March 3, 2010 at 1:49 pm
The Ridger
Plus, you’re trying logic. English grammar (no natural language’s grammar) is built on that kind of rules. See xkcd…
March 3, 2010 at 1:50 pm
The Ridger
is NOT built… sigh….
March 3, 2010 at 11:57 pm
MikeyC
Celebrate something else:
http://www.englishproject.org/
March 4, 2010 at 6:44 am
Why the Heck Am I Observing National Grammar Day, Anyway? « Literal-Minded
[…] about psycholinguistics or syntactic theory or any of the really awesome parts of language. (Gabe Doyle, Motivated Grammar, 2009) “If you see a sign with a catastrophic apostrophe, send a kind note […]
August 18, 2010 at 12:49 pm
Grammar myths | Lexifab!
[…] I’ve collected a few “grammar myths” from the amazing websites Grammar Girl, Motivated Grammar, and […]
October 14, 2010 at 2:00 pm
Douglas Anthony Cooper
Just to render you apoplectic: your second sentence is grammatically incorrect. “I can’t help but” is wrong, babe.
October 14, 2010 at 2:39 pm
Gabe
Douglas: Nope. “Can’t help but” is fine. See page 220 of the Merriam-Webster Dictionary of English Usage.
January 22, 2012 at 10:46 am
nauseous « Arnold Zwicky's Blog
[…] (He repeated this judgment in “National Grammar Day 2009: Ten Common Grammar Myths Debunked”, here.) […]

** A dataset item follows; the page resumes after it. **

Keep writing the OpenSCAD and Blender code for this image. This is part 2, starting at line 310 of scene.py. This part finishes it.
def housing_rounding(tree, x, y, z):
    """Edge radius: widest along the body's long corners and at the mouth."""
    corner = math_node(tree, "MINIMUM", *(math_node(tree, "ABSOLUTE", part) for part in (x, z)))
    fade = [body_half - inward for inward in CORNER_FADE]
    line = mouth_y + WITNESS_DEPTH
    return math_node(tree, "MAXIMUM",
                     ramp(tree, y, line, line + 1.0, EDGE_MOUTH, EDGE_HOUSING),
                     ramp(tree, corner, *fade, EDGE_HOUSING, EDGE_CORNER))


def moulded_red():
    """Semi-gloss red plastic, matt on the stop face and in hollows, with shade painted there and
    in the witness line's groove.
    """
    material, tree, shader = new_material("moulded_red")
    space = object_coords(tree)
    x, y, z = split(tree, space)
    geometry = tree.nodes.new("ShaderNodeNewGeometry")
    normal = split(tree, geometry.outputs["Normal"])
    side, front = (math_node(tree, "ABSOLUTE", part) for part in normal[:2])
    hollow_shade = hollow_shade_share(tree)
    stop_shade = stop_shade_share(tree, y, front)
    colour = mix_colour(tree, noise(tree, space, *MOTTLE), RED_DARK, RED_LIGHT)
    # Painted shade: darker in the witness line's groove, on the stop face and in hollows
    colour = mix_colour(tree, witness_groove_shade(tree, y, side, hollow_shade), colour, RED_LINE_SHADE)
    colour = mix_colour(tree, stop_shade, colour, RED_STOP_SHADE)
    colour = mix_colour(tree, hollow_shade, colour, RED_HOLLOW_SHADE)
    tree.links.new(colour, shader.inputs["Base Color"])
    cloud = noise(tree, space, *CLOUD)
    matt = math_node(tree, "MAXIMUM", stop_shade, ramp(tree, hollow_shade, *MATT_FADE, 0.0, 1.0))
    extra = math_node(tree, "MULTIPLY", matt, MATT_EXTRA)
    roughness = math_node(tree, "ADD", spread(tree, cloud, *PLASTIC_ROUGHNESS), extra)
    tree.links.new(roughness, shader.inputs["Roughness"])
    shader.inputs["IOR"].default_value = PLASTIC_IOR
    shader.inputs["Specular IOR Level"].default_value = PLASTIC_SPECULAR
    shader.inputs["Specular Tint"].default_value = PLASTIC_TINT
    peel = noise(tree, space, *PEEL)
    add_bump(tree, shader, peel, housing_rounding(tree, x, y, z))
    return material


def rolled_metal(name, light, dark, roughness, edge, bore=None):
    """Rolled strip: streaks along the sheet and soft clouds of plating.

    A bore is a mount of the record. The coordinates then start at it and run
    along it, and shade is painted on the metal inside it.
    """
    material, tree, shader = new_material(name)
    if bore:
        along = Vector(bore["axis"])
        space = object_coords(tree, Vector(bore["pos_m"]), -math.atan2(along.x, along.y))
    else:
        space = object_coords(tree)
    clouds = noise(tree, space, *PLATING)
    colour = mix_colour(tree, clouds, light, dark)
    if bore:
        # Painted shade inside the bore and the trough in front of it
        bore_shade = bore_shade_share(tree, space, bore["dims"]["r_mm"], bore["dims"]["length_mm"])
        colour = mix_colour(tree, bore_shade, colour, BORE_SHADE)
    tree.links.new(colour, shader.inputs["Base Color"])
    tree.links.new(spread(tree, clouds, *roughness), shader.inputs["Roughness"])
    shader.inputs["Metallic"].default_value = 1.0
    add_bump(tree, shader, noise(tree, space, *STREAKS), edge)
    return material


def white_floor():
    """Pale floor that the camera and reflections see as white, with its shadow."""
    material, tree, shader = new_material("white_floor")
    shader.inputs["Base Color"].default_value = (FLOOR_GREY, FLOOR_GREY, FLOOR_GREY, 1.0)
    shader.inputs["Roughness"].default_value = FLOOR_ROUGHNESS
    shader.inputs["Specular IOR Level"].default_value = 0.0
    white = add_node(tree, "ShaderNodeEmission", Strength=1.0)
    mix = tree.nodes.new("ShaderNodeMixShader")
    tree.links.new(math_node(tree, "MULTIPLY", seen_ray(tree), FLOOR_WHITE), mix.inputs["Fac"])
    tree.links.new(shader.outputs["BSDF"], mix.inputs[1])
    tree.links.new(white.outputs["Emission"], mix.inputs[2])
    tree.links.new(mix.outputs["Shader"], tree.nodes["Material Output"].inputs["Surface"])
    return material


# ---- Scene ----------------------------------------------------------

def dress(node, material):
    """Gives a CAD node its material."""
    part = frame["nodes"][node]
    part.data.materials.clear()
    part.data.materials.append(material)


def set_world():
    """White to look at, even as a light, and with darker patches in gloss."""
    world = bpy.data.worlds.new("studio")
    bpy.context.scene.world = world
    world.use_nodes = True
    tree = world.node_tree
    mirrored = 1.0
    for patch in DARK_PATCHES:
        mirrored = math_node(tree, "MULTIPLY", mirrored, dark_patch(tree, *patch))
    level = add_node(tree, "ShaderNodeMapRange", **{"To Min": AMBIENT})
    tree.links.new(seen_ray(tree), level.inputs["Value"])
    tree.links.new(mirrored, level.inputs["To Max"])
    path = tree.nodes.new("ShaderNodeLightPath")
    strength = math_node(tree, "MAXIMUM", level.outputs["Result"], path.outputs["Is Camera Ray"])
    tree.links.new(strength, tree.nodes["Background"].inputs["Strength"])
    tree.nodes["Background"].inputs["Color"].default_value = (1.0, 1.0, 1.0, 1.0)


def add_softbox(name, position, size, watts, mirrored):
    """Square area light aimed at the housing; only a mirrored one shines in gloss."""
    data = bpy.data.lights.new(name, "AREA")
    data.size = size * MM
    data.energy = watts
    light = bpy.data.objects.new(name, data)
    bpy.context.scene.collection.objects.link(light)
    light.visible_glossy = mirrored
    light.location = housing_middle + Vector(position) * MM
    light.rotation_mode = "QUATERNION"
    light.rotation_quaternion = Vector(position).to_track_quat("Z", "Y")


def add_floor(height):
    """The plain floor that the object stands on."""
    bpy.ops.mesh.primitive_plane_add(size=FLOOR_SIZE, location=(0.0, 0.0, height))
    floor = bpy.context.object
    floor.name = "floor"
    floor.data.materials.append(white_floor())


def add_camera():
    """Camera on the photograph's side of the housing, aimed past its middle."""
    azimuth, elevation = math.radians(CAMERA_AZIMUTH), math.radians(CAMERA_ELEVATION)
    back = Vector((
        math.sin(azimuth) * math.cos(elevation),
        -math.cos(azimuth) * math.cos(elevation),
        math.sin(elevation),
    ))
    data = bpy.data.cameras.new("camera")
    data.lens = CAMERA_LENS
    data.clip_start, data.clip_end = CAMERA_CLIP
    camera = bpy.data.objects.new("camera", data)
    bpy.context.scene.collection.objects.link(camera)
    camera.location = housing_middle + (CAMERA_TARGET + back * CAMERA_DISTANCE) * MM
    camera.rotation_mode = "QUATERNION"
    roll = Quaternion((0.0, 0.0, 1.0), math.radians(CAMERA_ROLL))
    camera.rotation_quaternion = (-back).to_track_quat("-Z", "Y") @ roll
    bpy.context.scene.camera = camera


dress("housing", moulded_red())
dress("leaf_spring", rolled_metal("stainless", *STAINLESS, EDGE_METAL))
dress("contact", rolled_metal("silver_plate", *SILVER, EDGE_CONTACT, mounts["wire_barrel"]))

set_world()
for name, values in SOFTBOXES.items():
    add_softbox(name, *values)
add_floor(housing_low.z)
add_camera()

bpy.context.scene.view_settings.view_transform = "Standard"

September 14, 2012 at 9:53 am
17 SCHOOL WRITING RULES YOU NEED TO UNLEARN IN THE REAL WORLD «
[…] Alright is not all right: […]
November 13, 2013 at 11:59 am
17 School Writing Rules You Need to Unlearn in the Real World - Online College Search - Your Accredited Online Degree Directory
[…] Alright is not all right: […]
April 21, 2015 at 9:31 pm
Douglas Anthony Cooper
Gabe: You’re right. Strange. Looking at this, I can’t remember why it struck me as wrong in the first place — I certainly use the idiom myself. Must have been an off day.